Горький писал свои воспоминания о Чехове после смерти Антона Павловича и заключил их такими словами: «Хорошо вспомнить о таком человеке, тотчас в жизнь твою возвращается бодрость, снова входит в нее ясный смысл».
Это свидетельство одного великого писателя о другом должно быть нами весьма принято во внимание. Я помню, со мной лично был такой инцидент. Еще молодым писателем попал я в Москву и видел пьесу Чехова «Три сестры». Я написал в каком-то журнале, не помню в «Правде» или в «Обозрении», довольно гневную статью о никчемности всех этих людей, которых автор, по-видимому, рисует перед нами чуть ли не как людей лучших из нашего общества, томлениям которых он, во всяком случае, глубоко сочувствует. Вся пьеса (писал я тогда, приблизительно) рассчитана на то, чтобы возбудить в нас сочувствие к этим слабым людям, которых на самом деле нужно было бы презирать не только в их смешных типах, но и в типах, которые нарисованы в качестве «изящных фигур».
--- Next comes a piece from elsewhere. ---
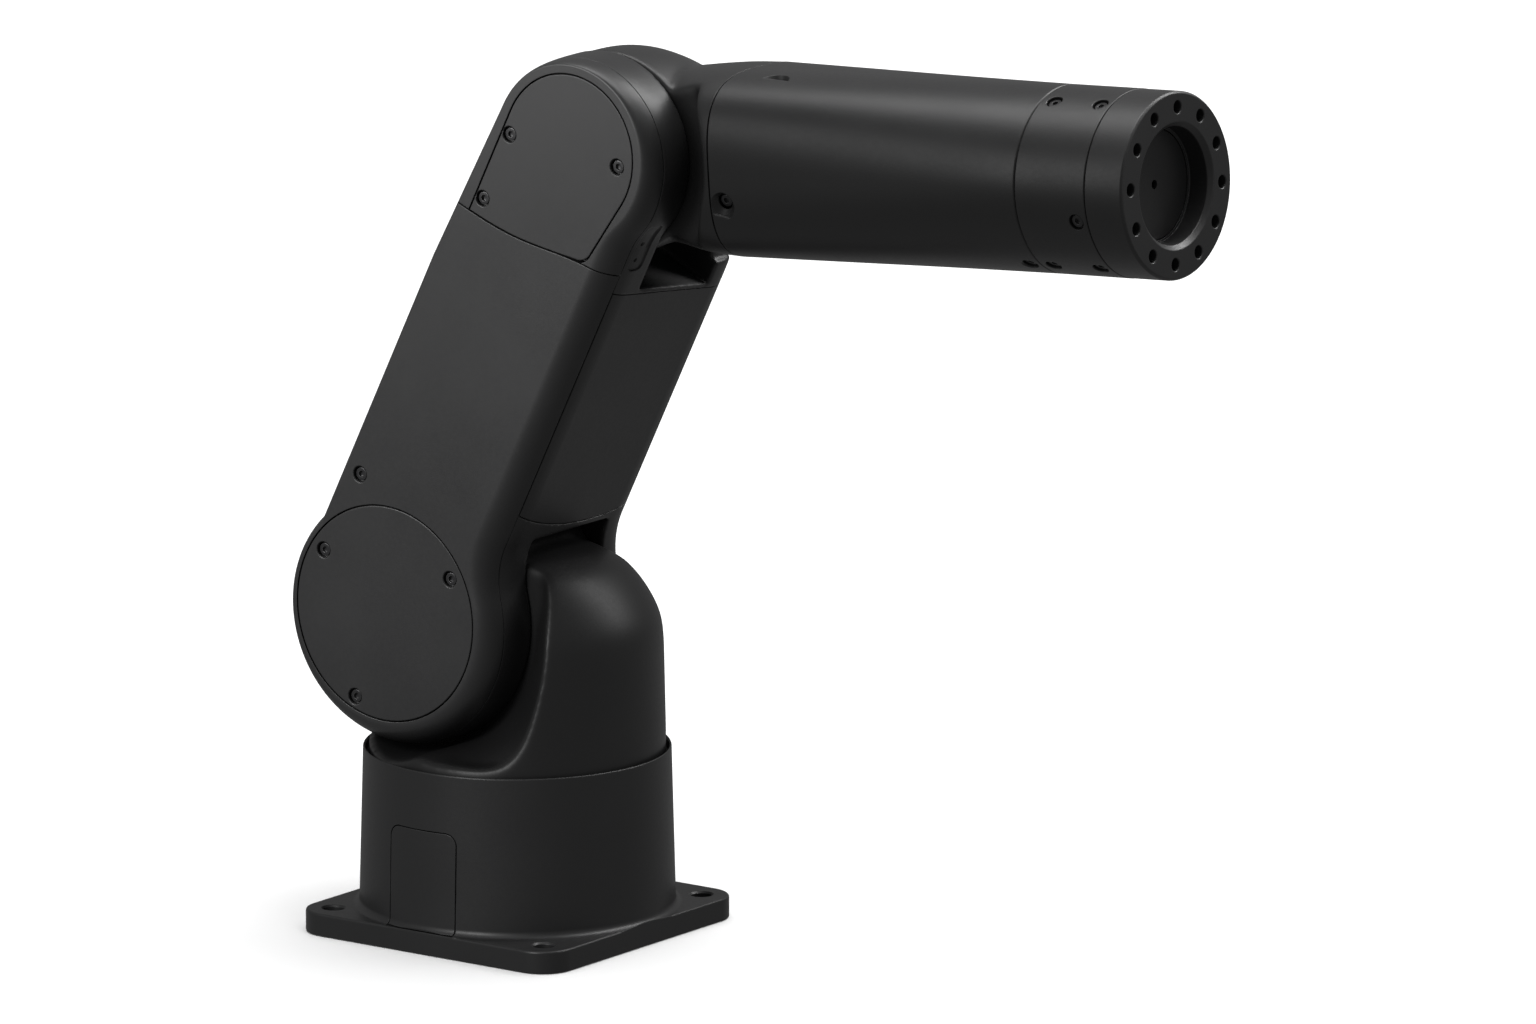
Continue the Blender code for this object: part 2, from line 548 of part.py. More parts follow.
def upper_arm_parts(arm, paint, steel, screw_body):
    face_out = (0, -1, 0)
    shoulder_places = [(u, ARM_FACE_Y, w) for u, w in SHOULDER_SCREWS]
    elbow_places = [(u, ARM_FACE_Y, w) for u, w in ELBOW_SCREWS]
    arm_place = (-36.3, ARM_FACE_Y, 46.0)
    seat_y = ARM_FACE_Y + COVER_THICK + GAP
    hollow_y = seat_y + 1.8
    above = seam_line(-GAP / 2) + [(60, 400), (-60, 400)]
    below = seam_line(GAP / 2) + [(60, -200), (-60, -200)]
    inside = prism([(-36, 52), (22, 52), (22, 205), (-36, 205)], ARM_FACE_Y + ARM_WALL, -30)

    shell = mesh_object("arm_drive_shell", [arm_loft(ARM_FACE_Y, SHELL_JOINT_Y - GAP / 2)], arm, paint)
    cut(shell, arm_loft(hollow_y, SHELL_JOINT_Y + 1, ARM_WALL))
    cut(shell, inside)
    cut(shell, disc(SHOULDER_COVER_R + GAP, -60, seat_y, FINE))
    cut(shell, disc(34, -60, -30, MEDIUM))
    cut(shell, prism(above, -60, -30))
    cut(shell, *[screw_holes(place, face_out) for place in shoulder_places + [arm_place]])
    solve_as_manifold(shell)

    cap = mesh_object("elbow_cap", [arm_loft(ARM_FACE_Y, SHELL_JOINT_Y - GAP / 2)], arm, paint)
    cut(cap, arm_loft(hollow_y, SHELL_JOINT_Y + 1, ARM_WALL))
    cut(cap, prism(elbow_cover_outline(GAP), -60, seat_y))
    cut(cap, disc(20, -60, -30, MEDIUM, centre=ELBOW_COVER_CENTRE))
    cut(cap, prism(below, -60, -30))
    cut(cap, *[screw_holes(place, face_out) for place in elbow_places])

    cover_y = seat_y - GAP
    lid = disc(SHOULDER_COVER_R, ARM_FACE_Y, cover_y, FINE, edge=0.4)
    cover = mesh_object("shoulder_cover", [lid], arm, paint)
    cut(cover, *[screw_holes(place, face_out) for place in shoulder_places])
    lid = prism(elbow_cover_outline(0), ARM_FACE_Y, cover_y)
    cover = mesh_object("elbow_cover", [lid], arm, paint)
    cut(cover, *[screw_holes(place, face_out) for place in elbow_places])

    frame = mesh_object("arm_frame", [arm_loft(SHELL_JOINT_Y + GAP / 2, ARM_BACK_Y)], arm, paint)
    wall_y = EAR_Y[0] - 4
    cut(frame, box((-100, EAR_Y[0], -100), (100, EAR_Y[1], CROTCH_W)))
    cut(frame, prism(elbow_pocket(EAR_Y), -100, 100, "X"))
    cut(frame, disc(48, -60, wall_y, FINE, centre=(2.5, -1)))
    cut(frame, disc(36, -60, wall_y, MEDIUM, centre=(-1.5, ARM_LENGTH)))
    cut(frame, box((-37, -60, 20), (31, wall_y, 200)))
    cut(frame, box((-37, -60, CROTCH_W + 6), (28, 38, POCKET_W - POCKET_FALL - 5)))
    idler = [(-100, 184), (-39, 184)] + arc((0, ARM_LENGTH), 24, 190, -6, 18)
    idler += [(34, 184), (100, 184), (100, 300), (-100, 300)]
    cut(frame, prism(idler, EAR_Y[1] - 1, 90))
    slope = [(90, 150), (ARM_BACK_Y + 1, 150), (38, 186), (38, 300), (90, 300)]
    cut(frame, prism(slope, -100, 100, "X"))
    cut(frame, front_cover_space(GAP))
    elbow = (0, ARM_LENGTH)
    cut(frame, disc(16, -60, -20), disc(14, -60, -20, centre=elbow))
    cut(frame, disc(26.3, ARM_BACK_Y - 3.3, 60), disc(16.3, 35.2, 60, centre=elbow))
    cut(frame, disc(10, 20, 60, COARSE), disc(8, 20, 60, COARSE, centre=elbow))

    front = mesh_object("arm_front_cover", [arm_loft(SHELL_JOINT_Y + GAP / 2, ARM_BACK_Y)], arm, paint)
    combine(front, "INTERSECT", front_cover_space(0))

    hub = [(0, -20.8), (15.5, -20.8), (15.5, wall_y - GAP), (24, wall_y - GAP), (24, -34), (0, -34)]
    mesh_object("shoulder_hub", [turned(hub, MEDIUM, "Y")], arm, steel)
    mesh_object("shoulder_pivot_shaft", [disc(9.7, 17.6, 42.3, COARSE, edge=0.6)], arm, steel)
    mesh_object("shoulder_idler_cover", [disc(26, 42.7, 45.9, MEDIUM, edge=0.4)], arm, paint)
    hub = [(0, -20.8), (13.6, -20.8), (13.6, wall_y - GAP), (20, wall_y - GAP), (20, -34), (0, -34)]
    mesh_object("elbow_hub", [turned(hub, MEDIUM, "Y", elbow)], arm, steel)
    mesh_object("elbow_pivot_shaft", [disc(7.7, 18.6, 34.8, COARSE, centre=elbow, edge=0.6)], arm, steel)
    mesh_object("elbow_idler_cover", [disc(16, 35.5, 37.9, MEDIUM, centre=elbow, edge=0.4)], arm, paint)

    for number, place in enumerate(shoulder_places, 1):
        screw(f"shoulder_cover_screw_{number}", screw_body, arm, place, face_out)
    for number, place in enumerate(elbow_places, 1):
        screw(f"elbow_cover_screw_{number}", screw_body, arm, place, face_out)
    screw("arm_shell_screw", screw_body, arm, arm_place, face_out)


# --- forearm -------------------------------------------------------------------------------------
def tube_rings(stations, inset=0.0):
    """Rings of the forearm tube from (x, half width, half height, power) stations."""
    return [superellipse(y - inset, z - inset, power, TUBE_DROP, x) for x, y, z, power in stations]


def on_tube(x, angle, radius=TUBE_R):
    """A place on the forearm's surface, and its outward direction; angle 0 is +Y, 90 is up."""
    a = math.radians(angle)
    out = (0, math.cos(a), math.sin(a))
    return (x, radius * out[1], TUBE_DROP + radius * out[2]), out


FOREARM_SCREWS = ((81.5, 117.0), (66.0, 197.0), (82.5, 234.0), (207.0, 235.0))
WRIST_SCREWS = ((219.0, 115.0), (241.7, 115.0), (241.7, 195.0), (218.5, 235.0), (241.7, 235.0))
WRIST_SCREWS += ((219.0, 355.0), (241.7, 355.0))


def neck_clearance(near, far):
    """Room round an ear's round end, flared outwards where it meets the neck."""
    side = 1 if far > near else -1
    profile = [(0, near)] + [(EAR_CLEARANCE_R + grow, near + side * depth) for grow, depth in NECK_FLARE]
    profile += [(EAR_CLEARANCE_R + NECK_FLARE[-1][0], far), (0, far)]
    return turned(profile if side < 0 else profile[::-1], FINE, "Y")


def forearm_parts(forearm, paint, steel, screw_body):
    crown = [(0, 29), (29.8, 29), (31.5, 25), (35.5, 16), (39.5, 5), (41.8, -5), (42.5, -14)]
    crown += [(42.5, -27), (0, -27)]
    knuckle = mesh_object("elbow_knuckle", [turned(crown, FINE, "Y")], forearm, paint)
    neck = [(0, 25, 33, 2.2), (25, 32, 36.5, 2.4), (44, 38.6, 38.2, 2.8)]
    neck.append((ROOT_X - GAP / 2, 39.2, 38.5, 3.2))
    join(knuckle, loft(tube_rings(neck)))
    for near, far in ((-60, HEAD_Y[0]), (HEAD_Y[1], 60)):
        cut(knuckle, neck_clearance(near, far))
        cut(knuckle, swing_bay((0, 0), *NECK_BAY, near, far))
    hollow = [(0, 22.7), (26.5, 22.7), (33, 10), (37.5, -6), (37.5, -20.7), (0, -20.7)]
    cut(knuckle, turned(hollow, MEDIUM, "Y"))
    cut(knuckle, disc(22, 20, 80, MEDIUM, "X", (0, TUBE_DROP)))
    cut(knuckle, disc(14.2, -60, -18, MEDIUM), disc(15, 20, 60, COARSE))
    solve_as_manifold(knuckle)

    middle = [(100, 38.8, 38.5, 2.8), (160, 38.5, 38.4, 2.3)]
    root_ring, wrist_ring = (39.2, 38.5, 3.2), (TUBE_R, TUBE_R, 2.0)
    skin = [(ROOT_X + GAP / 2, *root_ring)] + middle + [(WRIST_X - GAP / 2, *wrist_ring)]
    tube = mesh_object("forearm_shell", [loft(tube_rings(skin))], forearm, paint)
    through = [(ROOT_X - 5, *root_ring)] + middle + [(WRIST_X + 5, *wrist_ring)]
    cut(tube, loft(tube_rings(through, TUBE_WALL)))
    forearm_spots = [on_tube(x, angle) for x, angle in FOREARM_SCREWS]
    cut(tube, *[screw_holes(place, out) for place, out in forearm_spots])

    axis = (0, TUBE_DROP)
    drum = disc(TUBE_R, WRIST_X + GAP / 2, TOOL_X - GAP / 2, FINE, "X", axis, 0.3)
    wrist = mesh_object("wrist_housing", [drum], forearm, paint)
    cut(wrist, disc(31, 200, 260, MEDIUM, "X", axis))
    cut(wrist, disc(34.2, 224.7, 260, MEDIUM, "X", axis))
    wrist_spots = [on_tube(x, angle) for x, angle in WRIST_SCREWS]
    cut(wrist, *[screw_holes(place, out) for place, out in wrist_spots])

    mesh_object("j3_gear_unit", [disc(34.5, -20.4, -4, MEDIUM, edge=1.2)], forearm, steel)
    mesh_object("j3_motor", [disc(26, -3.7, 14, MEDIUM, edge=1.2)], forearm, steel)
    mesh_object("elbow_bearing", [ring(8, 14.7, 19, 26.4, COARSE)], forearm, steel)
    mesh_object("j4_motor", [disc(25, 160, 196, MEDIUM, "X", axis, 1.2)], forearm, steel)
    mesh_object("j4_gear_unit", [disc(30, 196.3, 224, MEDIUM, "X", axis, 1.2)], forearm, steel)
    mesh_object("wrist_bearing", [ring(26, 33.9, 225.0, 236.5, MEDIUM, "X", axis)], forearm, steel)

    for number, (place, out) in enumerate(forearm_spots, 1):
        screw(f"forearm_screw_{number}", screw_body, forearm, place, out)
    for number, (place, out) in enumerate(wrist_spots, 1):
        screw(f"wrist_screw_{number}", screw_body, forearm, place, out)


# --- tool flange, drawn round its own X axis ------------------------------------------------------
def tool_parts(tool, paint, steel):
    back, face = TOOL_X + GAP / 2 - FLANGE_X, 0.0
    floor = face - FLANGE_BORE_DEPTH
    profile = [(0, floor), (FLANGE_BORE_R, floor), (FLANGE_BORE_R, face - 2), (FLANGE_BORE_R + 2, face)]
    profile += [(FLANGE_FACE_R, face), (FLANGE_R, face - 0.9)]
    profile += [(FLANGE_R, back + 0.3), (FLANGE_R - 0.3, back), (0, back)]
    flange = mesh_object("tool_flange", [turned(profile, FINE, "X")], tool, paint)
    circle = []
    for number in range(FLANGE_HOLES):
        angle = math.radians(FLANGE_PHASE + 360 / FLANGE_HOLES * number)
        centre = (-FLANGE_HOLE_CIRCLE_R * math.sin(angle), FLANGE_HOLE_CIRCLE_R * math.cos(angle))
        circle.append(disc(FLANGE_HOLE_R, -9, 3, SMALL, "X", centre))
    cut(flange, *circle)
    cut(flange, disc(22.9, floor - 2.1, 0, along="X"))
    cut(flange, disc(4, -40, 0, COARSE, "X"))
    plate = disc(22.6, floor - 1.8, floor - 0.4, MEDIUM, "X", edge=0.2)
    centre_disc = mesh_object("flange_centre_disc", [plate], tool, paint)
    cut(centre_disc, disc(1.9, -40, 0, SMALL, "X"))
    hub_end = back - GAP
    hub = [(0, hub_end), (25.7, hub_end), (25.7, hub_end - 15), (0, hub_end - 15)]
    mesh_object("wrist_output_hub", [turned(hub, MEDIUM, "X")], tool, steel)


def main():
    clear_scene()
    paint = material("black_powder_coat", (0.022, 0.022, 0.023), 0.55, 0.0)
    steel = material("machined_steel", (0.45, 0.45, 0.46), 0.35, 1.0)
    screw_steel = material("black_oxide_steel", (0.03, 0.03, 0.03), 0.4, 0.8)
    board = material("circuit_board", (0.02, 0.09, 0.04), 0.5)
    plastic = material("black_plastic", (0.03, 0.03, 0.03), 0.5)

    root = axis_empty("base_frame", None, Matrix.Identity(4))
    turret = axis_empty("base_yaw_axis", root, Matrix.Identity(4))
    arm_turn = Matrix.Rotation(math.radians(LEAN), 4, "Y")
    arm = axis_empty("shoulder_axis", turret, shift(SHOULDER_X, 0, SHOULDER_Z) @ arm_turn)
    forearm_turn = Matrix.Rotation(math.radians(-TILT - LEAN), 4, "Y")
    forearm = axis_empty("elbow_axis", arm, shift(0, 0, ARM_LENGTH) @ forearm_turn)
    tool = axis_empty("wrist_axis", forearm, shift(FLANGE_X, 0, TUBE_DROP))

    screw_body = screw_mesh(screw_steel)
    base_parts(root, paint, steel, board, plastic)
    turret_parts(turret, paint, steel)
    upper_arm_parts(arm, paint, steel, screw_body)
    forearm_parts(forearm, paint, steel, screw_body)
    tool_parts(tool, paint, steel)


main()
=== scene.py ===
"""Looks of the desktop robot arm: fine surfaces, finishes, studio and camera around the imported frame.

Lengths are in millimetres until a mesh is made, as in the part's own source, and every piece is
drawn in the frame of the body that it rides on. Pieces whose edges are cast soft are voxel
remeshed and smoothed first, and get their crisp machined cuts afterwards.
"""

import json
import math

import bmesh
import bpy
from mathutils import Matrix, Vector

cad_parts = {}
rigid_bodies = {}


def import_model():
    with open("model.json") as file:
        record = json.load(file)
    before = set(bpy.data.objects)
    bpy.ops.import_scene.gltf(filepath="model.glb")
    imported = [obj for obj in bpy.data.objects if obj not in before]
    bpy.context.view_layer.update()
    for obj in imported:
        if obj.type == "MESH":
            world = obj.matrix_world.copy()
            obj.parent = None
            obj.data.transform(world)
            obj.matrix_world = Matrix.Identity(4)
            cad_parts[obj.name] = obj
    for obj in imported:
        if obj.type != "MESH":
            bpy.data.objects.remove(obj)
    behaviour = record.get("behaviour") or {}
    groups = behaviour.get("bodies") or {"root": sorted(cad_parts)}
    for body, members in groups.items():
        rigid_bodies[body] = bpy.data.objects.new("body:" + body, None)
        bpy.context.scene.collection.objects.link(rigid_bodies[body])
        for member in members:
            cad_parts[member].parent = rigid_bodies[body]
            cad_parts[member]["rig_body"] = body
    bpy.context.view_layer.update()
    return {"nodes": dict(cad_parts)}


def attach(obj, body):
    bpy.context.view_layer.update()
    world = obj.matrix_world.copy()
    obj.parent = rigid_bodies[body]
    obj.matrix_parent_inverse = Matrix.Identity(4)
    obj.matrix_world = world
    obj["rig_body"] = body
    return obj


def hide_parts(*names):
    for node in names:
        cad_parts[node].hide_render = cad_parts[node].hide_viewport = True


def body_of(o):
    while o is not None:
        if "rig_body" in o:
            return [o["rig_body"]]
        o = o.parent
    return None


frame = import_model()

MM = 0.001
GAP = 0.3
SEAM_ROOM = 0.3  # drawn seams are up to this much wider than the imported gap, as their edges are broken
FINE, MEDIUM, COARSE, SMALL = 176, 112, 64, 40  # facets round a circle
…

Через несколько дней после этого я получил письмо от какого-то юного гимназиста, фамилию которого теперь не помню. Письмо было огненное и полемическое. Гимназист писал мне, что я, по его мнению, совершенно неверно оцениваю Чехова. Не знаю (писал он), может быть, сам автор действительно любит своих героев и считает, что надо сочувствовать безвольному воплю «сестер» — «в Москву, в Москву», но на нас, на настоящую новую молодежь, которая всей грудью вдыхает свежий ветер начинающейся новой эпохи, эта пьеса Чехова, как и все его произведения, действует возбуждающе. У нас сжимаются кулаки на эту проклятую жизнь, где не только скверно живется людям, но где угасает их воля, где скрючиваются их характеры в нечто жалкое и ничтожное, даже тогда, когда люди сами по себе не плохие.